**PROBLEM DETAILS**
Using the data below, return the stretch from the line that contains "module peg(x, from, to)" through the line that contains "bpy.context.scene.collection.objects.link(empty)", both included, exactly as it stands and nothing beyond it.

╔══

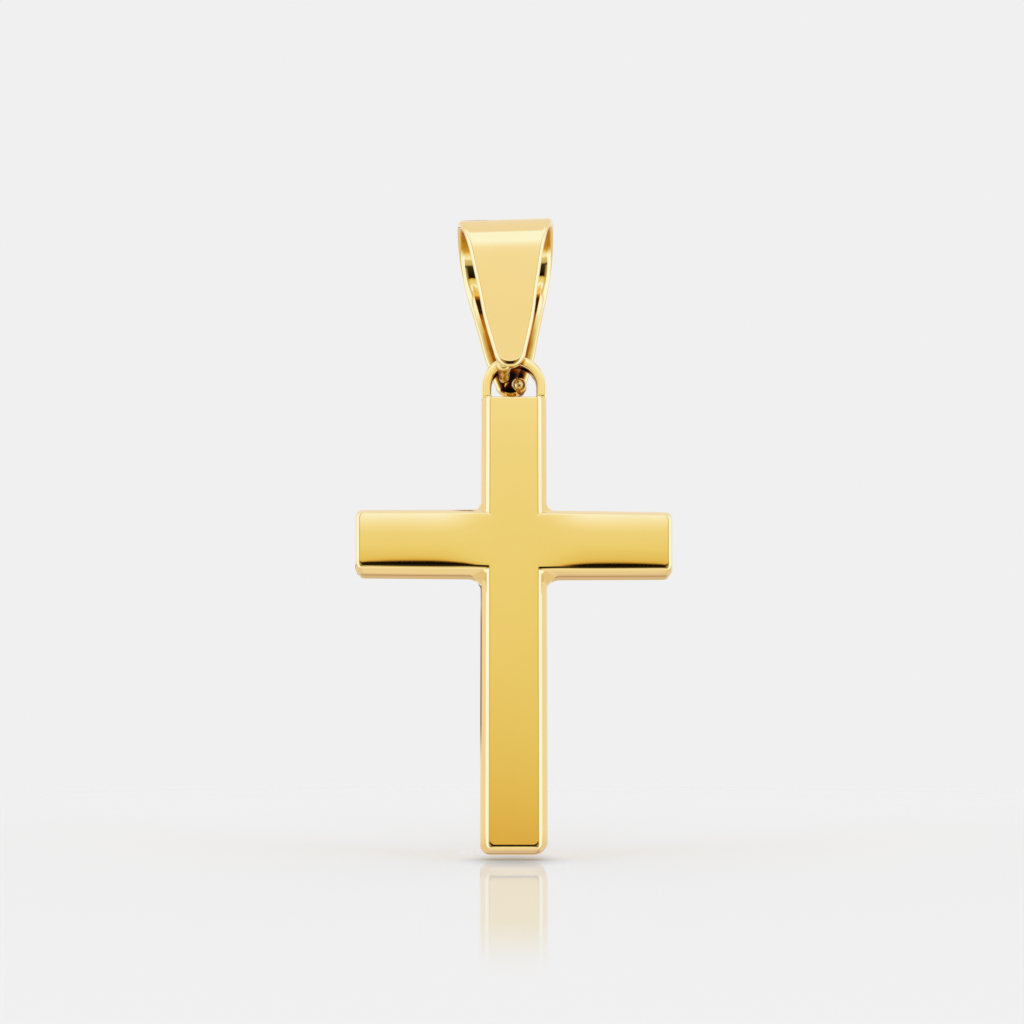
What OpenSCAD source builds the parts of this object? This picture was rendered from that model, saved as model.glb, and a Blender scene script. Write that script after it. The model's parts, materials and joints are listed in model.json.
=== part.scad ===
// Gold cross pendant on a folded, tapered bail.
// The cross hangs from the bail by the loop on its top end: the bail's two leaves
// end in short pegs that lie side by side under the crown of that loop.
// Front is -Y, up is +Z. The origin is the inside top of the bail, where a chain lies.

/* [Cross] */
// Width of each bar where it is widest, at the back
bar_w = 4; // [3.2:0.05:5.2]
// Width across both arms
span = 19.15; // [15:0.05:25]
// Height of the cross without its loop
cross_h = 27.6; // [23:0.1:36]
// Middle of the arms, below the top end
arm_drop = 9.05; // [6.5:0.1:11]
// Front to back thickness
thick = 2.2; // [1.8:0.05:3]
// How far the front face stands in from the sides
bevel_w = 0.42; // [0.2:0.01:0.6]
// How far the front face stands in from the arm ends
end_bevel = 0.3; // [0.2:0.01:0.6]
// Depth of the bevel, measured back from the front face
bevel_depth = 1.0; // [0.6:0.05:1.2]
// Radius of the outer corners, seen from the front
corner_r = 0.45; // [0.2:0.01:0.7]
// Radius of the fillets between the bars, at the back
inner_r = 0.5; // [0.2:0.01:0.8]
// Rounding of the front edge
front_round = 0.16; // [0.05:0.01:0.25]
// Rounding of the back edge
back_round = 0.12; // [0.05:0.01:0.2]

/* [Loop] */
// Outer radius of the loop on the top end
loop_r = 1.98; // [1.85:0.01:2.2]
// Thickness of the loop's band, seen from the front
loop_band = 0.6; // [0.4:0.01:0.65]
// Front to back width of the loop's band
loop_depth = 1.0; // [0.7:0.05:1.2]
// Height of the loop's centre over the top end
loop_rise = 0.55; // [0.5:0.01:1]

/* [Bail] */
// Width of the bail over its roll
bail_w = 6.06; // [5:0.02:8]
// Thickness of the folded strip
strip = 0.5; // [0.35:0.01:0.6]
// Radius inside the roll, where the chain lies
roll_r = 2.62; // [2.3:0.01:3.2]
// Height from the middle of the roll to the leaf ends
leaf_drop = 8.8; // [8:0.02:12]
// How far each leaf leans in
leaf_angle = 10.6; // [9:0.1:12]
// Width of the rounded leaf ends
tip_w = 2.04; // [1.8:0.02:2.2]

/* [Pegs] */
// Radius of the pegs under the loop
peg_r = 0.34; // [0.25:0.01:0.38]
// Gap between the two pegs
peg_gap = 0.18; // [0.06:0.01:0.24]
// Running room between the pegs and the loop's crown
peg_room = 0.14; // [0.08:0.01:0.2]
// How far the leaf ends reach below the pegs
tip_below = 0.02; // [0:0.01:0.15]
// Length of the front peg past the middle of the bail
front_peg_len = 0.7; // [0.3:0.05:0.9]
// How far the back peg stops short of the middle
back_short = 0.5; // [0:0.05:0.5]

/* [Pose] */
// How far the bail leans back over the cross
pitch = 22; // [18:1:29]
// How far the bail leans to the left
lean = 1.8; // [0:0.1:4]
// How far the bail sits to the left in the loop
sway = 0.16; // [0:0.01:0.2]

/* [Hidden] */
$fn = 96;

gold = [0.91, 0.75, 0.38];
gold_dark = [0.85, 0.68, 0.32];

// Steps in each rounded corner of the cross, and along each rounded edge
corner_steps = 6;
edge_steps = 4;
// Corner radii at the front face, as shares of those at the back
corner_front = 0.45;
inner_front = 0.15;
// How far the loop's legs go down into the top end
leg_root = 0.5;
// How far a cutting shape runs past what it cuts
overrun = 1;

// Half sizes of the cross, and its heights over the top end's back edge
half_bar = bar_w / 2;
half_span = span / 2;
arm_top = -arm_drop + half_bar;
arm_foot = -arm_drop - half_bar;

// The crown of the loop is the axis that the cross swings on
loop_mid_r = loop_r - loop_band / 2;
crown_z = loop_rise + loop_mid_r;
// Front to back middle of the loop, over the cross's centre of weight
loop_y = 1.14 * thick / 2.2;
// How far a corner of the crown's section reaches as the cross swings
crown_reach = norm([loop_depth, loop_band]) / 2;

// The pegs lie under the crown, and the leaf ends reach a little lower
peg_drop = crown_reach + peg_room + peg_r;
tip_drop = peg_drop + peg_r + tip_below;
roll_rise = leaf_drop - tip_drop;
peg_x = peg_r + peg_gap / 2;

// Place of the bail's middle: from the crown up to the roll, then to the chain's seat
roll_x = -sway - roll_rise * cos(pitch) * sin(lean);
roll_y = roll_rise * sin(pitch);
roll_z = roll_rise * cos(pitch) * cos(lean);
crown = [-roll_x, -roll_y, -roll_z - roll_r];

// Outline of the bail from the front: heights as shares of the roll's radius
// above its middle and of the leaf below it, then half widths as shares of bail_w / 2
ROLL_TABLE = [[1.00, 1.000], [0.87, 0.990], [0.70, 0.965], [0.50, 0.925], [0.25, 0.870], [0.00, 0.818]];
LEAF_TABLE = [[0.08, 0.770], [0.17, 0.725], [0.28, 0.670], [0.39, 0.614], [0.62, 0.510]];

function unit(v) = v / norm(v);

// Points of an arc that rounds the corner at b, between a and c
function round_corner(a, b, c, r, steps) =
    let (
        u = unit(a - b),
        w = unit(c - b),
        half = acos(u * w) / 2,
        centre = b + unit(u + w) * r / sin(half),
        start = b + u * r / tan(half) - centre,
        side = cross(u, w) > 0 ? -1 : 1,
        turn = side * (180 - 2 * half)
    )
    [for (i = [0:steps])
        let (t = turn * i / steps)
        centre + [start[0] * cos(t) - start[1] * sin(t), start[0] * sin(t) + start[1] * cos(t)]];

// Outline of the cross in X and Z, inset by d from its widest, with k from 0 at the
// back to 1 at the front face for the corner radii
function cross_outline(d, k) =
    let (
        x1 = half_bar - d,
        x2 = half_span - d * end_bevel / bevel_w,
        foot = -cross_h + d,
        p = [
            [x1, -d], [x1, arm_top - d], [x2, arm_top - d], [x2, arm_foot + d],
            [x1, arm_foot + d], [x1, foot], [-x1, foot], [-x1, arm_foot + d],
            [-x2, arm_foot + d], [-x2, arm_top - d], [-x1, arm_top - d], [-x1, -d]
        ],
        outer = corner_r * (1 - k * (1 - corner_front)),
        inner = inner_r * (1 - k * (1 - inner_front)),
        n = len(p)
    )
    [for (i = [0:n - 1])
        let (r = (i == 1 || i == 4 || i == 7 || i == 10) ? inner : outer)
        for (q = round_corner(p[(i + n - 1) % n], p[i], p[(i + 1) % n], r, corner_steps)) q];

// Section of a bar's side, as depth and inset: the back edge's rounding, the flat side,
// the bevel and the front edge's rounding
function side_section() = concat(
    round_corner([thick, half_bar], [thick, 0], [bevel_depth, 0], back_round, edge_steps),
    round_corner([thick, 0], [bevel_depth, 0], [0, bevel_w], bevel_depth / 4, edge_steps),
    round_corner([bevel_depth, 0], [0, bevel_w], [0, half_bar], front_round, edge_steps));

// Closed skin over a list of rings that have the same number of points. Each end is
// a fan round a hub, a point of that end that all of its outline can be seen from
module skin(rings, hubs) {
    n = len(rings[0]);
    m = len(rings);
    points = concat([for (ring = rings) for (q = ring) q], hubs);
    walls = [
        for (j = [0:m - 2])
        for (i = [0:n - 1])
        let (a = j * n + i, b = j * n + (i + 1) % n)
        for (f = [[a, b, b + n], [a, b + n, a + n]]) f
    ];
    first = [for (i = [0:n - 1]) [(i + 1) % n, i, n * m]];
    last = [for (i = [0:n - 1]) [(m - 1) * n + i, (m - 1) * n + (i + 1) % n, n * m + 1]];
    polyhedron(points = points, faces = concat(walls, first, last), convexity = 6);
}

// The cross from the back to the front face; Z is 0 at its top end
module cross_body() {
    skin(
        [for (s = side_section())
            [for (q = cross_outline(s[1], max(0, s[1] / bevel_w))) [q[0], s[0], q[1]]]],
        [[0, thick, -arm_drop], [0, 0, -arm_drop]]);
}

// The loop: a half round band on two straight legs, open from front to back
module loop_band_shape() {
    inner = loop_r - loop_band;
    difference() {
        union() {
            translate([0, loop_rise]) circle(loop_r);
            translate([-loop_r, -leg_root]) square([2 * loop_r, loop_rise + leg_root]);
        }
        translate([0, loop_rise]) circle(inner);
        translate([-inner, -leg_root - overrun]) square([2 * inner, loop_rise + leg_root + overrun]);
    }
}

module loop() {
    translate([0, loop_y + loop_depth / 2, 0])
        rotate([90, 0, 0])
            linear_extrude(loop_depth)
                loop_band_shape();
}

module cross_piece() {
    color(gold)
        translate(crown - [0, loop_y, crown_z])
            union() {
                cross_body();
                loop();
            }
}

// Side view of the bail's outer or inner surface: a roll with two leaves leaning in
module teardrop(r, foot) {
    x0 = r * cos(leaf_angle);
    y0 = -r * sin(leaf_angle);
    x1 = x0 - (foot + y0) * tan(leaf_angle);
    circle(r);
    polygon([[-x0, y0], [-x1, -foot], [x1, -foot], [x0, y0]]);
}

// Front view of the bail: wide over the roll, tapering to rounded leaf ends
module bail_outline() {
    half = bail_w / 2;
    outer = roll_r + strip;
    tip = tip_w / 2;
    right = concat(
        [[half, outer]],
        [for (t = ROLL_TABLE) [half * t[1], outer * t[0]]],
        [for (t = LEAF_TABLE) [half * t[1], -leaf_drop * t[0]]],
        [[tip, -leaf_drop + tip]]);
    left = [for (i = [len(right) - 1:-1:0]) [-right[i][0], right[i][1]]];
    polygon(concat(right, left));
    translate([0, -leaf_drop + tip]) circle(tip);
}

module strip_fold() {
    depth = 2 * (roll_r + strip + overrun);
    intersection() {
        rotate([90, 0, 90])
            linear_extrude(bail_w + 2 * overrun, center = true)
                difference() {
                    teardrop(roll_r + strip, leaf_drop);
                    teardrop(roll_r, leaf_drop + overrun);
                }
        rotate([90, 0, 0])
            linear_extrude(depth, center = true)
                bail_outline();
    }
}

// Inside face of a leaf at the height of the pegs, out from the middle
function leaf_inside() =
    let (down = leaf_drop - tip_below - peg_r)
    roll_r * cos(leaf_angle) - (down - roll_r * sin(leaf_angle)) * tan(leaf_angle);

module peg(x, from, to) {
    translate([x, from, -leaf_drop + tip_below + peg_r])
        rotate([-90, 0, 0])
            cylinder(r = peg_r, h = to - from);
}

module bail_piece() {
    root = leaf_inside() + strip / 2;
    color(gold_dark)
        translate([0, 0, -roll_r])
            rotate([-pitch, -lean, 0])
                union() {
                    strip_fold();
                    peg(-peg_x, -root, front_peg_len);
                    peg(peg_x, back_short, root);
                }
}

cross_piece();  // cross
bail_piece();  // bail
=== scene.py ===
import json
import math

import bmesh
import bpy
import numpy as np
from mathutils import Euler, Matrix


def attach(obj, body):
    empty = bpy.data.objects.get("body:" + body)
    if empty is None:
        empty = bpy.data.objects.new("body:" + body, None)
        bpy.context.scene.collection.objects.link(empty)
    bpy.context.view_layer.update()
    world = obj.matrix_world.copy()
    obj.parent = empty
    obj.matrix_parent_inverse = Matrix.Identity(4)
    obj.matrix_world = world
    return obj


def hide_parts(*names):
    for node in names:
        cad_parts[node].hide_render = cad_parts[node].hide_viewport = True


bl_info = {
    "name": "Gold cross pendant",
    "version": (1, 0, 0),
    "blender": (4, 5, 0),
    "location": "3D View > Sidebar > Pendant",
    "description": "Makes a polished gold cross pendant on a folded bail, with its stage",
    "category": "Object",
}

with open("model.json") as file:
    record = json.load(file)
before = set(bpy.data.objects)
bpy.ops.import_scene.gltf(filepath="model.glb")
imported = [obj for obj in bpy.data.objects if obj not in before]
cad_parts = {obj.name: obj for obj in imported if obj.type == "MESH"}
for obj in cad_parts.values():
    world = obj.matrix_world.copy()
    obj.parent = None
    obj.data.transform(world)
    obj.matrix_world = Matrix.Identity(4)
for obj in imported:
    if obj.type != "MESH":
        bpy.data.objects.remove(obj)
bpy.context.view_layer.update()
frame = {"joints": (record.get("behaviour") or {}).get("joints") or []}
MM = 0.001
# Middle of the loop's crown, where the cross swings, in millimetres
CROWN = [value / MM for value in frame["joints"][0]["pos_m"]]

# Front to back middle of the loop, as a share of the cross's thickness
LOOP_SEAT = 1.14 / 2.2
# Width of the right arm's lower bevel, as a share of the left one's
RIGHT_BEVEL = 0.9
# How much smaller the radii of the outer corners and of the fillets are at the face
OUTER_SHARPER = 0.4
INNER_SHARPER = 0.85
# The corners of the cross's outline, counted from the right one of its top end: the fillets
# between the bars, then shares of the named radius at the back and at the face, then how far
# the hand finished outline stands out to the right and up there, in millimetres
FILLETS = (1, 4, 7, 10)
CORNER_SHARES = {0: (0.3, 0.3), 3: (1.2, 1.2), 4: (1.5, 1.5), 5: (1.9, 1.1), 6: (1.35, 1.15), 7: (1.5, 1.5),
                 8: (1.2, 1.2), 11: (0.3, 0.3)}
UNEVEN = {1: (0, 0.02), 3: (-0.04, 0.03), 7: (0, -0.07), 8: (0.05, 0), 9: (0, 0.05), 10: (0, 0.06)}

# Outline of the bail from the front: heights as shares of the roll's radius above its
# middle and of the leaf below it, then half widths as shares of the full half width
ROLL_TABLE = [(1.00, 1.000), (0.87, 0.990), (0.70, 0.965), (0.50, 0.925), (0.25, 0.870), (0.00, 0.818)]
LEAF_TABLE = [(0.08, 0.770), (0.17, 0.725), (0.28, 0.670), (0.39, 0.614), (0.62, 0.510)]
# How much narrower the front leaf is than the back one
FRONT_NARROWER = 0.035

# The brightest light of the room, at which its colours are 1
BRIGHTEST = 2.2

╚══

**TASK OUTPUT**
module peg(x, from, to) {
    translate([x, from, -leaf_drop + tip_below + peg_r])
        rotate([-90, 0, 0])
            cylinder(r = peg_r, h = to - from);
}

module bail_piece() {
    root = leaf_inside() + strip / 2;
    color(gold_dark)
        translate([0, 0, -roll_r])
            rotate([-pitch, -lean, 0])
                union() {
                    strip_fold();
                    peg(-peg_x, -root, front_peg_len);
                    peg(peg_x, back_short, root);
                }
}

cross_piece();  // cross
bail_piece();  // bail
=== scene.py ===
import json
import math

import bmesh
import bpy
import numpy as np
from mathutils import Euler, Matrix


def attach(obj, body):
    empty = bpy.data.objects.get("body:" + body)
    if empty is None:
        empty = bpy.data.objects.new("body:" + body, None)
        bpy.context.scene.collection.objects.link(empty)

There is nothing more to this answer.